Nevertheless, more and more projects send and process 1Mb, 10Mb, and even much bigger files and other large payloads via Kafka. One reason is that Kafka was designed for large volume/throughput – which is required for large messages. A very common example that comes up regularly is the ingestion and processing of large files from legacy systems with Kafka before ingesting the processed data into a Data Warehouse.
However, not all large messages should be processed with Kafka. Often you should use the right storage system and just leverage Kafka for the orchestration. Reference-based messaging (i.e. storing the file in another storage system and sending the link and metadata) is often the better design pattern:
Know the different design patterns and choose the right technology for your problem.
For more details and use cases about handling large files with Kafka, check out this blog post: “Handling Large Messages with Apache Kafka (CSV, XML, Image, Video, Audio, Files)“.
Kafka is (usually) NOT the IoT gateway for the last-mile integration of industrial protocols…
The last-mile integration with IoT interfaces and mobile apps is a tricky space. As discussed above, Kafka cannot connect to thousands of Kafka clients. However, many IoT and mobile applications only require tens or hundreds of connections. In that case, a Kafka-native connection is straightforward using one of the various Kafka clients available for almost any programming language on the planet.
Suppose a connection on TCP level with a Kafka client makes little sense or is not possible. In that case, a very prevalent workaround is the REST Proxy as the intermediary between the clients and the Kafka cluster. The clients communicate via synchronous HTTP(S) with the streaming platform.
Use cases for HTTP and REST APIs with Apache Kafka include the control plane (= management), the data plane (= produce and consume messages), and automation, respectively DevOps tasks.

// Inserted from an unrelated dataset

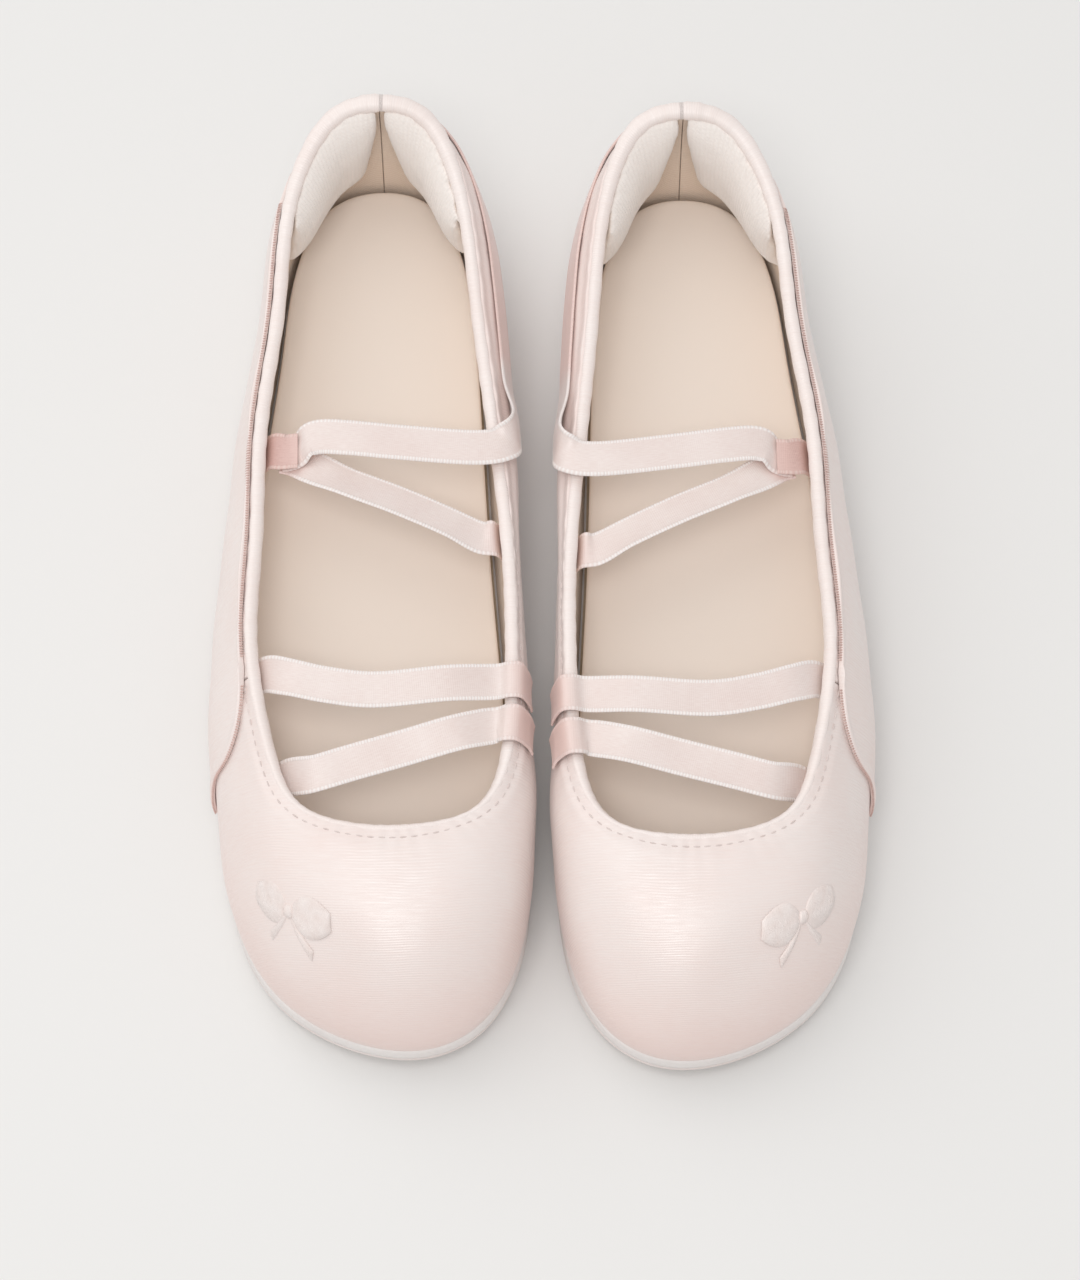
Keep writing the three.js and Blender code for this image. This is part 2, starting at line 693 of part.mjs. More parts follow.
/** The pieces of one slipper: name, body and finish. */
function slipperPieces() {
  const satin = layerOfPanels(0, SATIN_THICKNESS);
  const lining = layerOfPanels(LINING_DEPTH, LINING_THICKNESS);
  const boardInset = INSIDE_DEPTH + GAP;
  const footbedInset = INSIDE_DEPTH + FOOTBED_PLAY;
  return [
    ["outsole", outsole(), "rubber"],
    ["midsole", midsole(), "foam"],
    ["insole_board", insideLayer(boardInset, BOARD_LIFT, BOARD_THICKNESS, 0), "board"],
    ["footbed_foam", insideLayer(footbedInset, FOAM_LIFT, FOAM_THICKNESS, 0), "footbed_foam"],
    ["footbed_cover", insideLayer(footbedInset, COVER_LIFT, COVER_THICKNESS, 0.4), "footbed_textile"],
    ["vamp", satin.toe, "satin"],
    ["quarter_outer", satin.outer, "satin"],
    ["quarter_inner", satin.inner, "satin"],
    ["toe_puff", toePuff(), "stiffener"],
    ["heel_counter", heelCounter(), "stiffener"],
    ["vamp_lining", lining.toe, "lining"],
    ["quarter_lining_outer", lining.outer, "lining"],
    ["quarter_lining_inner", lining.inner, "lining"],
    ["collar_pad_outer", collarPad(-1), "knit"],
    ["collar_pad_inner", collarPad(1), "knit"],
    ["topline_binding", toplineBinding(), "satin"],
    ["side_overlay", lateralOverlay(), "satin"],
    ["heel_seam_tape", heelSeamTape(), "satin"],
    ["band_rear_cross", rearCrossBand(), "elastic"],
    ["band_rear_diagonal", rearDiagonalBand(), "elastic"],
    ["band_anchor_tab", bandAnchorTab(), "elastic"],
    ["band_front_cross", frontCrossBand(), "elastic"],
    ["band_front_diagonal", frontDiagonalBand(), "elastic"],
    ["toe_motif", toeMotif(), "embroidery"],
  ];
}

/** Adds one slipper to the pair, mirrored for the left foot. */
function addSlipper(pair, prefix, mirror) {
  for (const [name, geometry, finish] of slipperPieces()) {
    const mesh = new THREE.Mesh(geometry, new THREE.MeshStandardMaterial(FINISHES[finish]));
    mesh.name = `${prefix}_${name}`;
    mesh.position.x = mirror * (-PAIR_SPACING / 2) * WIDE;
    mesh.position.y = (mirror * PAIR_STAGGER) / 2;
    mesh.scale.x = mirror;
    pair.add(mesh);
  }
}

const pair = new THREE.Group();
pair.name = "ballet_slippers";
addSlipper(pair, "right", 1);
addSlipper(pair, "left", -1);

// The pair is centred over the origin and stands on the ground plane.
pair.updateMatrixWorld(true);
const box = new THREE.Box3().setFromObject(pair);
const middle = box.getCenter(new THREE.Vector3());
pair.position.set(-middle.x, -middle.y, -box.min.z);

export default pair;
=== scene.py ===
"""Looks of a pair of pale satin ballet slippers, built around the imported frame.

Each slipper is described in its own axes, in millimetres: x towards the inner (big-toe) side,
y towards the heel and z up.  The left slipper is the right one mirrored.  The upper is a skin
over ribs that stand round the foot, and each layer is that skin moved along its own normal.
Places on the skin are counted in ribs from the centre back, round the outer side to the toe
(rib 10) and home along the inner side; the climb is 0 at the sole and 1 at the opening.
"""

import logging
import math
import sys
from dataclasses import dataclass, field
from enum import Enum, IntEnum
from typing import Callable
import bpy  # noqa: E402
import numpy as np  # noqa: E402
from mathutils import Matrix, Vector, kdtree  # noqa: E402


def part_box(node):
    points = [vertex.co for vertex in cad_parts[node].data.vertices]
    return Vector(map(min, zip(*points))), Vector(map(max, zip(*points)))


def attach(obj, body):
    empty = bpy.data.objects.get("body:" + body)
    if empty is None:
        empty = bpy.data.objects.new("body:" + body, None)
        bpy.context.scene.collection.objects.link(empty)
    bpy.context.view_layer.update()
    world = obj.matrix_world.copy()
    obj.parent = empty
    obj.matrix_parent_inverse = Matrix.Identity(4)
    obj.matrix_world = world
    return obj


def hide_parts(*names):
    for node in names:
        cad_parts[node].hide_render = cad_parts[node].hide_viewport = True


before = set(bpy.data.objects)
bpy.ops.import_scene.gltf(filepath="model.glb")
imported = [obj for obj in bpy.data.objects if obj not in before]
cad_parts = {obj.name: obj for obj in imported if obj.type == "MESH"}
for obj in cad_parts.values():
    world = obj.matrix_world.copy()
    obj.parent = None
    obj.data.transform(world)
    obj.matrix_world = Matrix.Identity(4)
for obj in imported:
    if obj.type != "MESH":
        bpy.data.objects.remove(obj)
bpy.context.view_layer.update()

Colour = tuple[float, float, float]
Array = np.ndarray
LOG = logging.getLogger("slippers")
MM = 0.001
RIPPLE_WAVES = 8
RIPPLE_HEIGHT = 3.2
MOST_SHARE = 0.45
UP = np.array([0.0, 0.0, 1.0])
ALONG = np.array([0.0, 1.0, 0.0])


class Side(Enum):
    """Which foot a slipper is for; the value mirrors its shape across."""

    RIGHT = 1
    LEFT = -1

    @property
    def prefix(self) -> str:
        """Start of the names of this slipper's pieces."""
        return self.name.lower()

    @property
    def slipper(self) -> str:
        """Body that the sole and the upper ride on."""
        return f"{self.prefix}_slipper"

    @property
    def footbed(self) -> str:
        """Body that the removable footbed rides on."""
        return f"{self.prefix}_footbed"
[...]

Unfortunately, many IoT projects require much more complex integrations. I am not just talking about a relatively straightforward integration via an MQTT or OPC-UA connector. Challenges in Industrial IoT projects include:
- The automation industry does often not use open standards but is slow, insecure, not scalable, and proprietary.
- Product Lifecycles are very long (tens of years), with no simple changes or upgrades.

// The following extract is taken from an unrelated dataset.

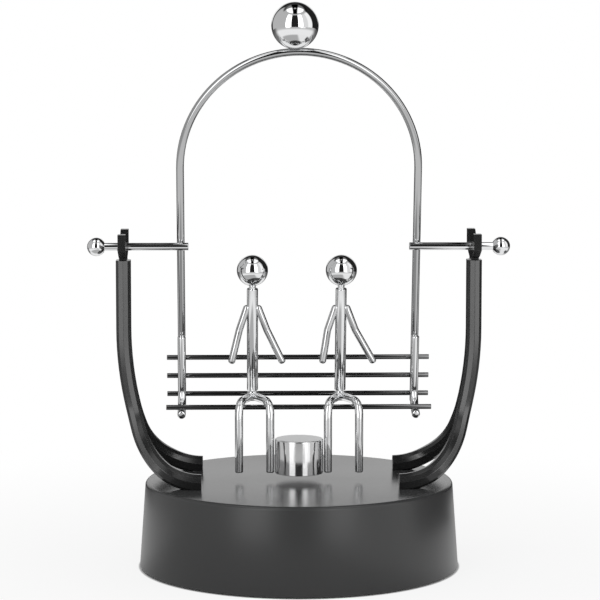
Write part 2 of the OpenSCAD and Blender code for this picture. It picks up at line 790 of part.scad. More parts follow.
// Figures: side is -1 for the left one and 1 for the right one

module figure_head(side) {
    color(chrome_colour) leaning() translate([side * figure_x + torso_shift, torso_v, -head_drop]) {
        sphere(r = head_r);
        translate([0, 0, -head_r - neck_l + weld_gap]) cylinder(h = neck_l + head_r / 2, r = neck_r);
    }
}

module torso_solid(side, extra) {
    leaning() translate([side * figure_x + torso_shift, torso_v, torso_bottom_w])
        cylinder(h = torso_top_w - torso_bottom_w, r = torso_r + extra);
}

module figure_torso(side) {
    color(chrome_colour) torso_solid(side, 0);
}

module arm_wire(shoulder, elbow, hand) {
    rod_between(shoulder, elbow, arm_r);
    rod_between(elbow, hand, arm_r);
    for (p = [shoulder, elbow, hand]) wire_joint(p, arm_r);
}

// The left arm hangs close and the right one is held out
module figure_arms(side) {
    elbow_w = -shoulder_w - upper_arm_drop;
    hand_w = elbow_w - forearm_drop;
    reach = torso_r - arm_r * 0.2;
    color(chrome_colour) difference() {
        leaning() translate([side * figure_x + torso_shift, torso_v, 0]) {
            arm_wire([-reach, -shoulder_front, -shoulder_w],
                [-near_elbow_x, -hand_reach * 0.3, elbow_w],
                [-near_hand_x + side * hand_shift, -hand_reach, hand_w]);
            arm_wire([reach, -shoulder_front, -shoulder_w],
                [far_elbow_x, -hand_reach * 0.3, elbow_w],
                [far_hand_x + side * hand_shift, -hand_reach, hand_w]);
        }
        torso_solid(side, weld_gap);
    }
}

// One thigh, its knee and its shin, seen from the hip
module leg(len, yaw) {
    rotate([0, 0, yaw]) {
        rotate([0, 90, 0]) cylinder(h = len - knee_r, r = leg_r);
        translate([len - knee_r, 0, -knee_r]) rotate([90, 0, 0])
            rotate_extrude(angle = 90) translate([knee_r, 0]) circle(r = leg_r);
        translate([len, 0, shin_bottom_z - thigh_z])
            cylinder(h = thigh_z - knee_r - shin_bottom_z, r = leg_r);
    }
}

module figure_legs(side) {
    color(chrome_colour) translate([side * figure_x + torso_shift, hip_y, thigh_z]) {
        for (sx = [-1, 1]) {
            run = [sx * stance - torso_shift, -shin_front - hip_y];
            leg(thousandth(norm(run)), atan2(run[1], run[0]));
        }
        translate([0, 0, -hip_half_h]) cylinder(h = 2 * hip_half_h, r = torso_r);
    }
}

module left_figure_head() {
    figure_head(-1);
}

module left_figure_torso() {
    figure_torso(-1);
}

module left_figure_arms() {
    figure_arms(-1);
}

module left_figure_legs() {
    figure_legs(-1);
}

module right_figure_head() {
    figure_head(1);
}

module right_figure_torso() {
    figure_torso(1);
}

module right_figure_arms() {
    figure_arms(1);
}

module right_figure_legs() {
    figure_legs(1);
}

// Magnet under the bench, held between the inner shins

module magnet_cup() {
    color(chrome_colour) translate([0, -shin_front, shin_bottom_z]) rotate_extrude() difference() {
        polygon([[0, 0], [cup_r, 0], [cup_r, cup_h - cup_bevel], [cup_r - cup_bevel, cup_h], [0, cup_h]]);
        translate([-1, -1]) square([cup_cavity_r + 1, cup_h - cup_top_t + 1]);
    }
}

module magnet() {
    color("dimgray") translate([0, -shin_front, shin_bottom_z + 0.2])
        cylinder(h = cup_h - cup_top_t - 0.2 - weld_gap, r = cup_cavity_r - weld_gap);
}

base_shell();
bottom_cover();
battery_door();
batteries();
contact_plates();
contact_springs();
circuit_board();
capacitor();
transistor();
coil_bobbin();
drive_coil();
coil_screw();
switch_body();
switch_knob();
cover_screws();
support_screws();
board_screws();
rubber_feet();
left_support();
right_support();
arch_wire();
top_ball();
left_axle_rod();
right_axle_rod();
left_end_ball();
right_end_ball();
left_seat_bracket();
right_seat_bracket();
back_bar_top();
back_bar_middle();
back_bar_bottom();
seat_bar();
left_figure_head();
left_figure_torso();
left_figure_arms();
left_figure_legs();
right_figure_head();
right_figure_torso();
right_figure_arms();
right_figure_legs();
magnet_cup();
magnet();
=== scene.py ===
# Desk toy: two wire figures on a bench swing that rocks between forked supports
# over a round base. Sizes in the piece dictionaries are in millimetres.
import json
import math

import bmesh
import bpy
from mathutils import Matrix, Vector


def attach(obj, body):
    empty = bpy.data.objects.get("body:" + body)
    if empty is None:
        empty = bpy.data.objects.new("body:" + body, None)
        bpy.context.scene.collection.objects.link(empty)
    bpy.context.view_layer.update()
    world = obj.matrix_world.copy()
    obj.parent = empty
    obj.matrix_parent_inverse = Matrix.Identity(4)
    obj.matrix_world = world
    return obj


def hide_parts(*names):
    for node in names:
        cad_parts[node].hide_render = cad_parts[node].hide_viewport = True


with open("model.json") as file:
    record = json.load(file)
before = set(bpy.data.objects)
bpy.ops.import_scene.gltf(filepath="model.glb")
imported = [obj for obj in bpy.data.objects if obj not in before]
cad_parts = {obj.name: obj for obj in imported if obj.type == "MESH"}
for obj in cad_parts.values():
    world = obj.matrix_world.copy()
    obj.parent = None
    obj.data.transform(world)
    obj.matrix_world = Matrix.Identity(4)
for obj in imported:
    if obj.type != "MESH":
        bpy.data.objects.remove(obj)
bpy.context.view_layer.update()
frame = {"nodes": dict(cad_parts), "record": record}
mm = 0.001
axle = {"height": 125.7, "lean": 13.0}
swingFrame = Matrix.Translation((0, 0, axle["height"] * mm)) @ Matrix.Rotation(
    math.radians(axle["lean"]), 4, "X")
print("frame loaded:", len(frame["nodes"]), "nodes")


# Shader sheets: plain expressions on sockets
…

- IIoT usually uses incompatible protocols, typically proprietary and built for one specific vendor.
- Proprietary and expensive monoliths that are not scalable and not extendible.
Therefore, many IoT projects complement Kafka with a purpose-built IoT platform. Most IoT products and cloud services are proprietary but provide open interfaces and architectures. The open-source space is small in this industry. A great alternative (for some use cases) is Apache PLC4X. The framework integrates with many proprietary legacy protocols, such as Siemens S7, Modbus, Allen Bradley, Beckhoff ADS, etc. PLC4X also provides a Kafka Connect connector for native and scalable Kafka integration.
A modern data historian is open and flexible. The foundation of many strategic IoT modernization projects across the shop floor and hybrid cloud is powered by event streaming:
Kafka is NOT a blockchain (but relevant for web3, crypto trading, NFT, off-chain, sidechain, oracles)
Kafka is a distributed commit log. The concepts and foundations are very similar to a blockchain. I explored this in more detail in my post “Apache Kafka and Blockchain – Comparison and a Kafka-native Implementation“.
A blockchain should be used ONLY if different untrusted parties need to collaborate. For most enterprise projects, a blockchain is unnecessary added complexity. A distributed commit log (= Kafka) or a tamper-proof distributed ledger (= enhanced Kafka) is sufficient.
Having said this, more interestingly, I see more and more companies using Kafka within their crypto trading platforms, market exchanges, and NFT token trading marketplaces.
To be clear: Kafka is NOT the blockchain on these platforms. The blockchain is a cryptocurrency like Bitcoin or a platform providing smart contracts like Ethereum where people build new distributed applications (dApps) like NFTs for the gaming or art industry. Kafka is the streaming platform to connect these blockchains with other Oracles (= the non-blockchain apps) like the CRM, data lake, data warehouse, and so on:
TokenAnalyst is an excellent example that leverages Kafka to integrate blockchain data from Bitcoin and Ethereum with their analytics tools. Kafka Streams provides a stateful streaming application to prevent using invalid blocks in downstream aggregate calculations. For example, TokenAnalyst developed a block confirmer component that resolves reorganization scenarios by temporarily keeping blocks, and only propagates them when a threshold of a number of confirmations (children to that block are mined) is reached.
In some advanced use cases, Kafka is used to implementing a sidechain or off-chain platform as the original blockchain does not scale well enough (blockchain is known as on-chain data). Not just Bitcoin has the problem of only processing single-digit (!) transactions per second. Most modern blockchain solutions cannot scale even close to the workloads Kafka processes in real-time.
From DAOs to blue chip companies, measuring the health of blockchain infrastructure and IOT components is still necessary even in a distributed network to avoid downtime, secure the infrastructure, and make the blockchain data accessible. Kafka provides an agentless and scalable way to present that data to the parties involved and make sure that the relevant data is exposed to the right teams before a node is lost. This is relevant for cutting-edge Web3 IoT projects like Helium, or simpler closed distributed ledgers (DLT) like R3 Corda.
My recent post about live commerce powered by event streaming and Kafka transforming the retail metaverse shows how the retail and gaming industry connects virtual and physical things. The retail business process and customer communication happen in real-time; no matter if you want to sell clothes, a smartphone, or a blockchain-based NFT token for your collectible or video game.
TL;DR: Kafka is NOT…
… a replacement for your favorite database or data warehouse.
… hard real-time for safety-critical embedded workloads.
… a proxy for thousands of clients in bad networks.
… an API Management solution.
… an IoT gateway.
… a blockchain.
It is easy to qualify Kafka out for some use cases and requirements.
However, analytical and transactional workloads across all industries use Kafka. It is the de-facto standard for event streaming everywhere. Hence, Kafka is often combined with other technologies and platforms.